• [WHAT YOU HAVE TO DO] Set down, exactly as written, only the lines starting with the one that holds "for name, shape" and ending with the one that holds "obj.matrix_parent_inverse = Matrix.Identity(4)".

======

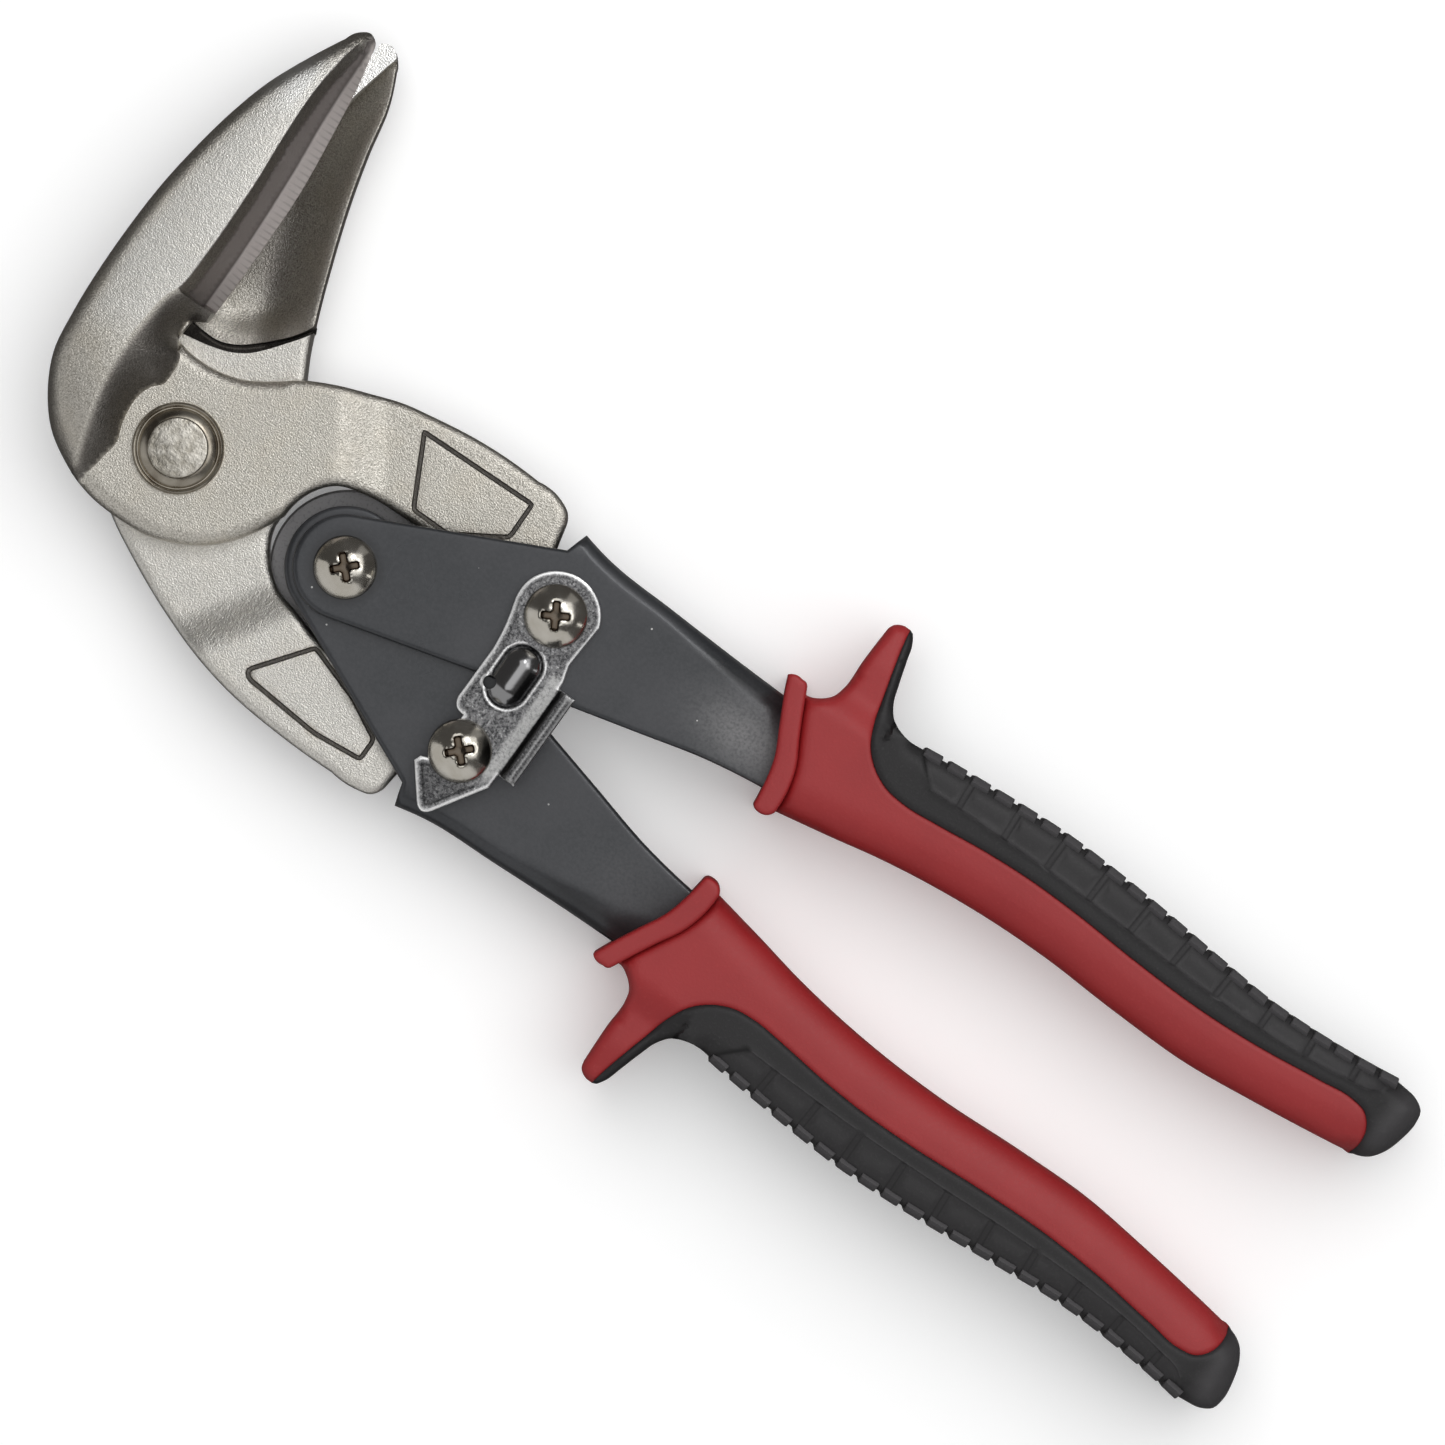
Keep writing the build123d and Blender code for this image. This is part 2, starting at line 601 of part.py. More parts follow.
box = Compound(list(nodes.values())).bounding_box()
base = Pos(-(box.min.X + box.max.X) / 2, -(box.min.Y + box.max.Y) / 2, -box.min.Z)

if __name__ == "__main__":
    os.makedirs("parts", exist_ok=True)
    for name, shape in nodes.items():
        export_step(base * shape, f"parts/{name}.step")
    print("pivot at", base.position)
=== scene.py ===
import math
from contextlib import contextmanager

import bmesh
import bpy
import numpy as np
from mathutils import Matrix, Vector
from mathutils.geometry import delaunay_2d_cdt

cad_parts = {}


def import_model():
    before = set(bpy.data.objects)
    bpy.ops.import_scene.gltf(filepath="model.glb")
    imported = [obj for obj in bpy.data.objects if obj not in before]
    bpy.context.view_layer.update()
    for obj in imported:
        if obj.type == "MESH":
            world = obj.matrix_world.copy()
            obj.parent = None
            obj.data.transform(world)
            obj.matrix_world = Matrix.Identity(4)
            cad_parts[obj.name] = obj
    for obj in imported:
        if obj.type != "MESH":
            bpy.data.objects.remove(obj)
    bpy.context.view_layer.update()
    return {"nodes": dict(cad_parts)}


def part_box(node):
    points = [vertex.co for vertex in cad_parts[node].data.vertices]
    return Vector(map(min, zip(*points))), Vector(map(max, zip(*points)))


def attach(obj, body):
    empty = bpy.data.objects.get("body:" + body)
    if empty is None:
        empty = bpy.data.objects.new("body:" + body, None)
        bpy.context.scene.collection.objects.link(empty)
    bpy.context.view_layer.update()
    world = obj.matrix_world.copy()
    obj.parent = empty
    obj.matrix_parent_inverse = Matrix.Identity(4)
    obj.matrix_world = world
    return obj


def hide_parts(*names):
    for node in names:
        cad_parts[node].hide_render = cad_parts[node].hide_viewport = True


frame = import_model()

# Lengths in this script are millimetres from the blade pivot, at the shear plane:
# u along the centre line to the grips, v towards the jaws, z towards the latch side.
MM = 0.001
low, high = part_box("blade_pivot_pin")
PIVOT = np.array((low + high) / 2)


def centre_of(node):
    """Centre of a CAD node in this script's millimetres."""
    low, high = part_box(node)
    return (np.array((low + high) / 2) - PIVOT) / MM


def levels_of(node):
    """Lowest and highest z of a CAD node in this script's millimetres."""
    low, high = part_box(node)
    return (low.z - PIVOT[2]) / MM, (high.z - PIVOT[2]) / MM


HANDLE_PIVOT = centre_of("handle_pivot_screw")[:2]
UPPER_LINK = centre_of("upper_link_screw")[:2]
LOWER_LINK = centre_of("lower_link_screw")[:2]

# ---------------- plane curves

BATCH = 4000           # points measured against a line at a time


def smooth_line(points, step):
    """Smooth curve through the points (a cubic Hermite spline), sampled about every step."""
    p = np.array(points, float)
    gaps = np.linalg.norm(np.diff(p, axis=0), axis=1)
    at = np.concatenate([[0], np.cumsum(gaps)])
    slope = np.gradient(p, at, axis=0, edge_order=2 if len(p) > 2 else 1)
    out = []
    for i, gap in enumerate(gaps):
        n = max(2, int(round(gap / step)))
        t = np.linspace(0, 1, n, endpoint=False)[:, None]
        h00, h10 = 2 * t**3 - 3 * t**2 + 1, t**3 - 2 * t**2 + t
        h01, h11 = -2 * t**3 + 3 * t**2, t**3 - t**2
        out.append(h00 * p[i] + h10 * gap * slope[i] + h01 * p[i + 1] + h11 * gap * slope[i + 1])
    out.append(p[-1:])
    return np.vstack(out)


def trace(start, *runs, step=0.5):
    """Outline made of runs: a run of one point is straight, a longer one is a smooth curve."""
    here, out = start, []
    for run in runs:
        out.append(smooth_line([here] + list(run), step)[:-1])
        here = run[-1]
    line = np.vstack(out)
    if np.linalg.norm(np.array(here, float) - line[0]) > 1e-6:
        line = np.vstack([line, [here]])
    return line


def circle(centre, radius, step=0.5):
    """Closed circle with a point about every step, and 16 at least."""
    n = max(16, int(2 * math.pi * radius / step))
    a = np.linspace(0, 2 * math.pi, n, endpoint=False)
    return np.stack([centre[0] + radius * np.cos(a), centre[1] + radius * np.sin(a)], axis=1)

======

• [FINISHED EXERCISE]
    for name, shape in nodes.items():
        export_step(base * shape, f"parts/{name}.step")
    print("pivot at", base.position)
=== scene.py ===
import math
from contextlib import contextmanager

import bmesh
import bpy
import numpy as np
from mathutils import Matrix, Vector
from mathutils.geometry import delaunay_2d_cdt

cad_parts = {}


def import_model():
    before = set(bpy.data.objects)
    bpy.ops.import_scene.gltf(filepath="model.glb")
    imported = [obj for obj in bpy.data.objects if obj not in before]
    bpy.context.view_layer.update()
    for obj in imported:
        if obj.type == "MESH":
            world = obj.matrix_world.copy()
            obj.parent = None
            obj.data.transform(world)
            obj.matrix_world = Matrix.Identity(4)
            cad_parts[obj.name] = obj
    for obj in imported:
        if obj.type != "MESH":
            bpy.data.objects.remove(obj)
    bpy.context.view_layer.update()
    return {"nodes": dict(cad_parts)}


def part_box(node):
    points = [vertex.co for vertex in cad_parts[node].data.vertices]
    return Vector(map(min, zip(*points))), Vector(map(max, zip(*points)))


def attach(obj, body):
    empty = bpy.data.objects.get("body:" + body)
    if empty is None:
        empty = bpy.data.objects.new("body:" + body, None)
        bpy.context.scene.collection.objects.link(empty)
    bpy.context.view_layer.update()
    world = obj.matrix_world.copy()
    obj.parent = empty
    obj.matrix_parent_inverse = Matrix.Identity(4)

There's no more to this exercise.